Raj Médias, la société éditrice du site d’information locale gratuit Marsactu et de la lettre économique sur abonnement Marséco, membre du Syndicat de la presse indépendante d’information en ligne (Spiil), s’est déclarée le 27 février dernier en cessation de paiements auprès du tribunal de commerce de Marseille, avec demande d’ouverture de redressement judiciaire. 
Fin 2014, c’était la Marseillaise and le Ravi en région PACA qui étaient placés en redressement judiciaire. Aujourd’hui, c’est au tour du site Marsactu. Média de référence local marseillais d’un journalisme de décryptage, comptabilisant jusqu’à 200 000 visiteurs uniques par mois, le site existait depuis cinq ans. Un écho supplémentaire à la fermeture récente d’autres pure-palyer comme Dijonscope, Rennes TV.info, Carré d’info à Toulouse,… 

Une crise globale 

On le sait, la presse en général va mal, face au virage des nouvelles technologies de l’information. La presse quotidienne régionale papier vit une érosion des ventes, une baisse des recettes publicitaires,… La compression des rédactions françaises se poursuit et le bilan est lourd depuis 2013 dans la presse régionale papier. Mais les pure-player locaux sont aussi en difficulté. Malgré un grand nombre de magazines web apparus ces dernières années, le dynamisme certain de ce secteur dissimule de plus en plus mal de grandes fragilités : selon une étude menée par Médiametrie / NetRatings, en mars 2011, seuls trois acteurs « tout en ligne » avaient réussi à franchir le million de visiteurs uniques par mois, à savoir Rue 89, Planet.fr et Slate. Le magazine dmoz.fr révèle aussi que d’autres études menées par le CEVIPOF – Centre de recherches politiques de Sciences Po – tendent à montrer que, seules 3 à 6 % des personnes interrogées, s’informent régulièrement sur les pure players. 

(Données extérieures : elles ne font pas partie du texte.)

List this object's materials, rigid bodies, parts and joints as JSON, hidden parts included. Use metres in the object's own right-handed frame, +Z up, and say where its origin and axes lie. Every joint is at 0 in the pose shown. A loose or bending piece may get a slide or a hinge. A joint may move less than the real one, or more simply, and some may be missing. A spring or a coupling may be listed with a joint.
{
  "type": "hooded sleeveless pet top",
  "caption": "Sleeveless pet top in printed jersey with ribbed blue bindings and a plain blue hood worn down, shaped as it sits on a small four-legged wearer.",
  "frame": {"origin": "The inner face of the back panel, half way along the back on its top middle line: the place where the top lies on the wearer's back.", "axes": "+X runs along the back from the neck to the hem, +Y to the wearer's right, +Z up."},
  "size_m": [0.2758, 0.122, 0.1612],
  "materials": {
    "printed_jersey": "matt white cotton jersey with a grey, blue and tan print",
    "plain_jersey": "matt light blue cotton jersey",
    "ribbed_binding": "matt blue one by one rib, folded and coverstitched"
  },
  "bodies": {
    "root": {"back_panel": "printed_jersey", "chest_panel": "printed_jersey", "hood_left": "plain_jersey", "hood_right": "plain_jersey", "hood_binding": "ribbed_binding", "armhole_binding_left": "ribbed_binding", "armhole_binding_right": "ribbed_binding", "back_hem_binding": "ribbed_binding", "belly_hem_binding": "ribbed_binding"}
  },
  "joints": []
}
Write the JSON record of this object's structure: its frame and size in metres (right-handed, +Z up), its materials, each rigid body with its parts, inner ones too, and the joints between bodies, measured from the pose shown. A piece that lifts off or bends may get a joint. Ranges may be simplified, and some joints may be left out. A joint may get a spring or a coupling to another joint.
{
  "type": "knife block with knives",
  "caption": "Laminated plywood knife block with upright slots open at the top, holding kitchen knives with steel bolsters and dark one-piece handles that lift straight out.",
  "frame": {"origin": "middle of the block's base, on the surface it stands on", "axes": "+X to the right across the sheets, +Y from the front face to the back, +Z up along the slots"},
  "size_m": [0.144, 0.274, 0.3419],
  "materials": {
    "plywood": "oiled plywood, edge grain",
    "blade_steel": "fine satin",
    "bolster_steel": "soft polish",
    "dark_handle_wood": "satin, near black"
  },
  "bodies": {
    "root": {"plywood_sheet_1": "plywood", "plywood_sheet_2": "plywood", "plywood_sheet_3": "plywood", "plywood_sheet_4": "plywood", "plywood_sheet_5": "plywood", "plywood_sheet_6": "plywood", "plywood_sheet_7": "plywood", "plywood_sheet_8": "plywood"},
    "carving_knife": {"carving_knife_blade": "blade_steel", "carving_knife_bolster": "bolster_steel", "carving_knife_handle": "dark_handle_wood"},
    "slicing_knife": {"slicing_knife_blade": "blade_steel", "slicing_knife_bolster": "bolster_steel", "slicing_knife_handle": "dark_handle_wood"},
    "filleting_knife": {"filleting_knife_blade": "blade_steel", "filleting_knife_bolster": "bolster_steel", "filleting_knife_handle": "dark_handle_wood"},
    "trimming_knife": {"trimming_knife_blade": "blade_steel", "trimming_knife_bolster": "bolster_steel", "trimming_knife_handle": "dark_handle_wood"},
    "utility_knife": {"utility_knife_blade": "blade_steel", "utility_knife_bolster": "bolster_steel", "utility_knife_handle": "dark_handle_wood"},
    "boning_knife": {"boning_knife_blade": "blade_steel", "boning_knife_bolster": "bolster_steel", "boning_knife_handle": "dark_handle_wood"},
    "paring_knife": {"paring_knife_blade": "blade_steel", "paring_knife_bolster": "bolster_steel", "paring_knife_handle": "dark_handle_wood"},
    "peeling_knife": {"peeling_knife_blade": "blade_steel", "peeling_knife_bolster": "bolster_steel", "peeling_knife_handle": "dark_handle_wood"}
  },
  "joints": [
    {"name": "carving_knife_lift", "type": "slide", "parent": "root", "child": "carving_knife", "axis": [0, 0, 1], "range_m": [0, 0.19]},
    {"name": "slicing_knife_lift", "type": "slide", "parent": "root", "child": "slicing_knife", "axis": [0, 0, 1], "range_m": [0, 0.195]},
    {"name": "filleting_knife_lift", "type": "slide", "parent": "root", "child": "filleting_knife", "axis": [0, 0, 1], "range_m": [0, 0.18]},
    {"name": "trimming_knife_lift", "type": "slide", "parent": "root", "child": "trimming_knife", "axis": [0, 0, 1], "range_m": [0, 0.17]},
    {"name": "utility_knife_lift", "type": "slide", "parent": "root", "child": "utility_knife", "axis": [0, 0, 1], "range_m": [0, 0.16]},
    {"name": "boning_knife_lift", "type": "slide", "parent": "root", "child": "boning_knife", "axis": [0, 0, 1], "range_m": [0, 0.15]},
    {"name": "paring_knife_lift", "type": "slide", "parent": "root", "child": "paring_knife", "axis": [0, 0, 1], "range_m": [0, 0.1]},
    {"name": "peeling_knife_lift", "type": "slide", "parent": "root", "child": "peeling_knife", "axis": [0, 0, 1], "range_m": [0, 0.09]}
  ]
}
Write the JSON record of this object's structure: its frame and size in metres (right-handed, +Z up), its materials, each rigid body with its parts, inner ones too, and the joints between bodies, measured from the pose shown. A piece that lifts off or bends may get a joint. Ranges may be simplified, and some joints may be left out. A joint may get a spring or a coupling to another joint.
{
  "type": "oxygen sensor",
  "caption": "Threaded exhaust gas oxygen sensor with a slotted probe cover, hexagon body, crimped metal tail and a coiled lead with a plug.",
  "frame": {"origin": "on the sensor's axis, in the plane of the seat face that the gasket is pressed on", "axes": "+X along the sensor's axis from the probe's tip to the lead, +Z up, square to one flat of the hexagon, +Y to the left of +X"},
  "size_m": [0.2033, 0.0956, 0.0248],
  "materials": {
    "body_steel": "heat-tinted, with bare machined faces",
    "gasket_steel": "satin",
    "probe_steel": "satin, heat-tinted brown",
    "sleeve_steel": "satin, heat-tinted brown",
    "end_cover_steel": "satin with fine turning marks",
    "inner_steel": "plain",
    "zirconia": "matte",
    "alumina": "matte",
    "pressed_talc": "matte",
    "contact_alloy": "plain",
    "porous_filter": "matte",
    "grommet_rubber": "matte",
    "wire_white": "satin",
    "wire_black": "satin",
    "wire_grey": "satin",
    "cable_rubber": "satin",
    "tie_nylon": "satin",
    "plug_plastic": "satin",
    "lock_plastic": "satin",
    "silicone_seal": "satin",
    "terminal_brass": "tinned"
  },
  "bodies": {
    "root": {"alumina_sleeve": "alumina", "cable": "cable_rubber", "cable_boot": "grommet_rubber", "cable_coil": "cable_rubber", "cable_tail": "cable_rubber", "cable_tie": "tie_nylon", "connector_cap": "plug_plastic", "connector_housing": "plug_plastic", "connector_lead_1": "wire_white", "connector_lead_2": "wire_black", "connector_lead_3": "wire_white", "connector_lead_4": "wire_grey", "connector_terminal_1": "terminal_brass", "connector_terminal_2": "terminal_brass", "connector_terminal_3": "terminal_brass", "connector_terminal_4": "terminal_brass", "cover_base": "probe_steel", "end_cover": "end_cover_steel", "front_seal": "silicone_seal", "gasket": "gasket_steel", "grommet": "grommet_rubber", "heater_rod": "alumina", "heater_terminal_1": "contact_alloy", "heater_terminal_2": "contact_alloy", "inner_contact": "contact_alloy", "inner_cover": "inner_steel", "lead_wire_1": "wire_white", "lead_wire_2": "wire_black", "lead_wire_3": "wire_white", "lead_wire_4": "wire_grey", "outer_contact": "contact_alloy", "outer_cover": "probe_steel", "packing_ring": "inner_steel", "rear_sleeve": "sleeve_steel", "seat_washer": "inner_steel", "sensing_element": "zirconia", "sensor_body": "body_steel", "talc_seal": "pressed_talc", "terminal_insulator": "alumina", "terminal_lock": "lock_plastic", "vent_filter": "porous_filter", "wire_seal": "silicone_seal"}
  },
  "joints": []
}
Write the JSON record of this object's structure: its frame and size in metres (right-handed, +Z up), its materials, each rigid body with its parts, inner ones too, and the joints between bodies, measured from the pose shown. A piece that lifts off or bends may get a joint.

dmoz.fr conclut à une concurrence redoutable au sein du secteur de la presse en ligne : « Si les pure players ont l’avantage du numérique (faible coût variable, couverture géographique importante, appréhension fine des habitudes des lecteurs, etc.), ils connaissent d’autres problèmes. Même si les sites multi-thématiques rassemblent un large public, leur rémunération est entièrement dépendante – ou presque – de leur environnement publicitaire (marketing indirect et publicité).
Sans lui, ces plateformes peinent à trouver un modèle d’affaire rentable. Et dans ce secteur, les régies – très nombreuses – font la loi : à l’image de Google, qui impose une convention de performance autour du taux de clic. Imposant aux éditeurs de site, la recherche continue d’une optimisation des volumes d’audience, pour assurer la rentabilité de l’article.
A ce stade, les pure players peuvent, soit s’engager de cette compétition féroce d’audience, soit choisir d’autres options, telles que la diversification des sources de revenus ou l’adoption d’un modèle low cost, supposant la participation des internautes. Sans quoi, ils sont condamnés à disparaître. »

Les webzine locaux peinent encore davantage. Des difficultés de lire la presse locale sur le web sont identifiées début février 2015 par le blog nalius.fr, de François Lasselin. Difficultés liées au modèle économique non tranché qui briderait les utilisateurs par le blocage de contenus. Autre difficulté révélée par le blog de Jérémie Poiroux dans une interview avec des journalistes de la PQR : le manque d’originalité globale « car on s’est contenté de copier les contenus du print sur le web, sans originalité, sans plus-value. »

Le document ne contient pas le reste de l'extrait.